All things considered, virtually any consumer who needs motorcycle coverage can get it without too much difficulty. “We take every motorcycle there is,” McGraw said. “We have a price for every motorcycle. In our 25-year history, we’ve insured way over a billion motorcycles in California. We have a database that tells us what we need to charge price-wise by model.”

The way to avoid undesirable risks comes down to underwriting. “What we do is we have 0-1 is good driver; 2-4 is standard rate and 5 points is the max we’ll take,” Sullivan said. While some companies take up to 10 points, their pricing reflects that level of risk. “Anyone over 7 points is an accident waiting to happen.

“Some companies require motorcycle licenses, some don’t,” Sullivan continued. “A lot of us just charge 2-4 points if you don’t have a motorcycle license…And it doesn’t necessarily mean that the guy is a bad driver. A lot of these guys never got around to getting one, but they’ve been riding motorcycles for years.”

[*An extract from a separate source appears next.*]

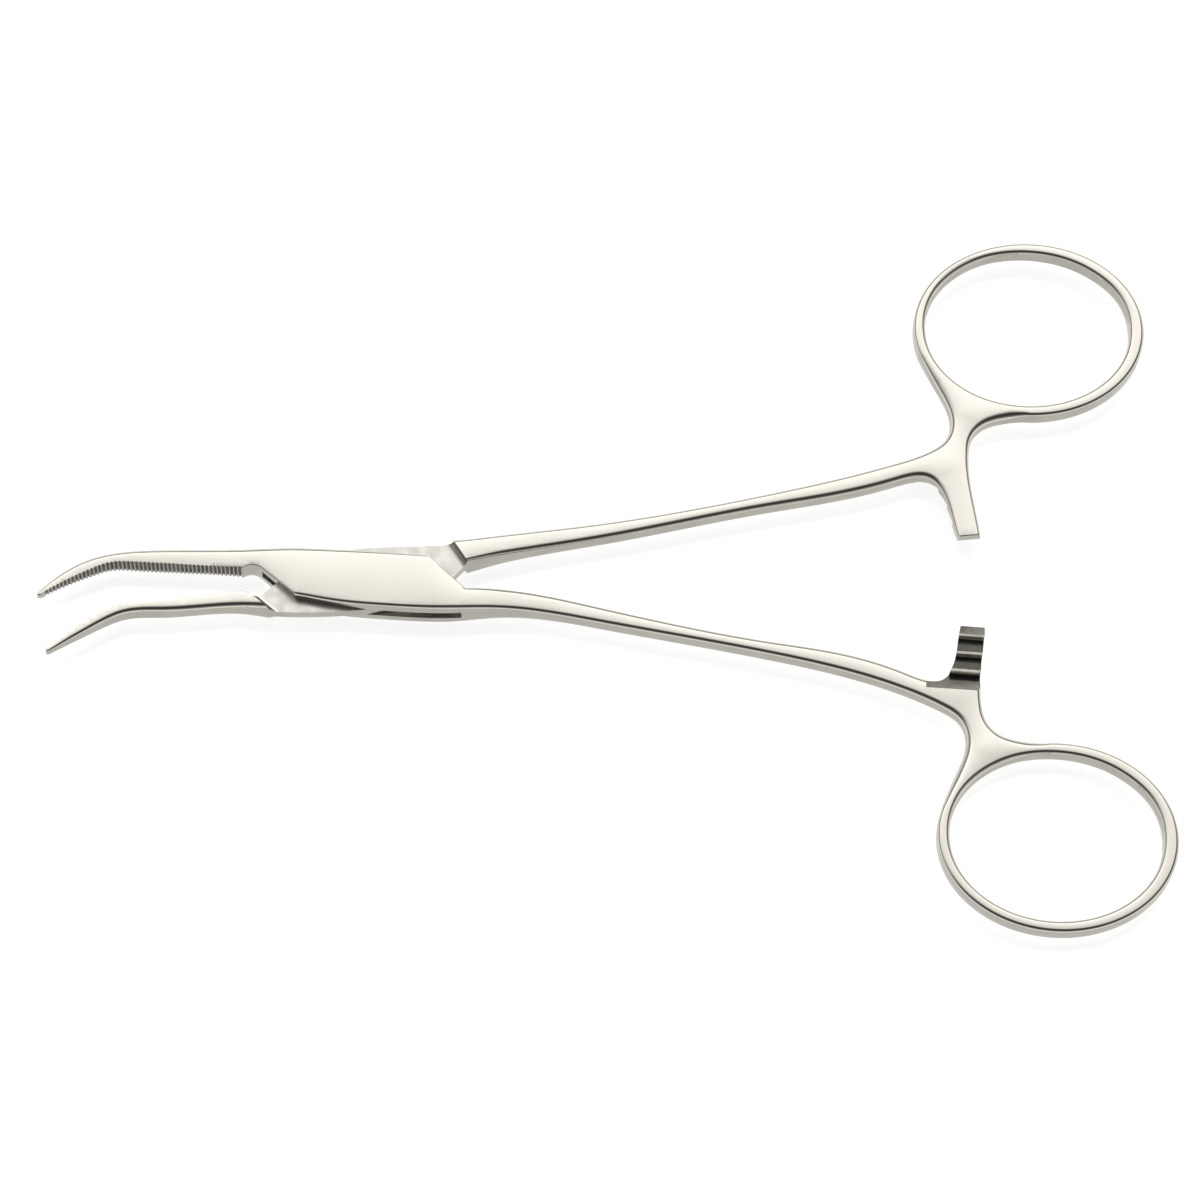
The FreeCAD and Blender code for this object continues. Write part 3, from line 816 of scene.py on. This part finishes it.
class Workshop:
    """Builds closed meshes, cuts them with each other and turns them into finished pieces."""

    def __init__(self) -> None:
        """Make the finishes that every piece shares."""
        self.materials = {finish: style.make() for finish, style in FINISHES.items()}

    def mesh(self, name: str, points: Points, faces: Sequence, finish: Finish) -> bpy.types.Object:
        """A mesh object with outward normals.

        Args:
            name: Name of the object.
            points: Its corners in millimetres.
            faces: Its faces as lists of corner numbers.
            finish: Its finish.

        Returns:
            The object.
        """
        data = bpy.data.meshes.new(name)
        data.from_pydata([tuple(point) for point in points], [], [tuple(face) for face in faces])
        data.materials.append(self.materials[finish])
        shaped = bmesh.new()
        shaped.from_mesh(data)
        bmesh.ops.recalc_face_normals(shaped, faces=shaped.faces)
        shaped.to_mesh(data)
        shaped.free()
        made = bpy.data.objects.new(name, data)
        bpy.context.collection.objects.link(made)
        return made

    def prism(self, name: str, loop: Points, low: float, high: float, finish: Finish) -> bpy.types.Object:
        """A closed straight block over a loop in plan.

        Args:
            name: Name of the object.
            loop: Corners in plan, in millimetres.
            low: Height of its lower end.
            high: Height of its upper end.
            finish: Its finish.

        Returns:
            The object.
        """
        count = len(loop)
        points = np.vstack([np.column_stack((loop, np.full(count, level))) for level in (low, high)])
        sides = [(k, (k + 1) % count, count + (k + 1) % count, count + k) for k in range(count)]
        caps = [tuple(range(count))[::-1], tuple(range(count, 2 * count))]
        return self.mesh(name, points, sides + caps, finish)

    def dress(self, piece: bpy.types.Object, finish: Finish, chosen: Iterable[int]) -> None:
        """Give some faces of a piece another finish.

        Args:
            piece: The object.
            finish: The other finish.
            chosen: Numbers of the faces.
        """
        piece.data.materials.append(self.materials[finish])
        for number in chosen:
            piece.data.polygons[number].material_index = len(piece.data.materials) - 1

    def cut(self, piece: bpy.types.Object, cutter: bpy.types.Object) -> None:
        """Take a closed cutter away from a piece and drop the cutter.

        Args:
            piece: The object that is cut.
            cutter: The closed object taken away.
        """
        modifier = piece.modifiers.new("cut", "BOOLEAN")
        modifier.operation = "DIFFERENCE"
        modifier.object = cutter
        modifier.solver = "EXACT"
        modifier.material_mode = "TRANSFER"
        self.bake(piece)
        bpy.data.objects.remove(cutter, do_unlink=True)

    def bake(self, piece: bpy.types.Object) -> None:
        """Turn what a piece's modifiers make into its plain mesh.

        Args:
            piece: The object.
        """
        graph = bpy.context.evaluated_depsgraph_get()
        graph.update()
        result = bpy.data.meshes.new_from_object(piece.evaluated_get(graph))
        piece.modifiers.clear()
        piece.data = result

    def finish(self, piece: bpy.types.Object, turn: float, lift: float) -> None:
        """Bring a piece from its closed place in millimetres to its place in the frame.

        Args:
            piece: The object.
            turn: Turn about the pivot in degrees.
            lift: Height of its middle plane in millimetres.
        """
        spin = Matrix.Rotation(math.radians(turn), 4, "Z")
        piece.data.transform(Matrix.Scale(MM, 4) @ Matrix.Translation((0.0, 0.0, lift)) @ spin)
        piece.data.shade_smooth()
        piece.data.set_sharp_from_angle(angle=SMOOTH_ANGLE)
        log.info("%s: %d faces", piece.name, len(piece.data.polygons))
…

McGraw maintained that while there hasn’t been anything “super-new” with regards to motorcycle coverages, there has been new technology in the distribution. Insurance agent customers have traditionally come to Pacific Specialty either by using the company’s own proprietary software desktop software or the comparative raters. Now, customers can link to Pacific Specialty via ZapApp. The company has also added the ability for customers to log onto its website, where they can bind and quote.

“Most of the companies that get any business use FSC and ZapApp,” Sullivan said. “Progressive has their own system.”

“It’s not a marketplace where you have nearly the competition that you have in the auto marketplace, because it’s not nearly as big,” McGraw said.

It’s really just a matter of learning to ride and knowing the road.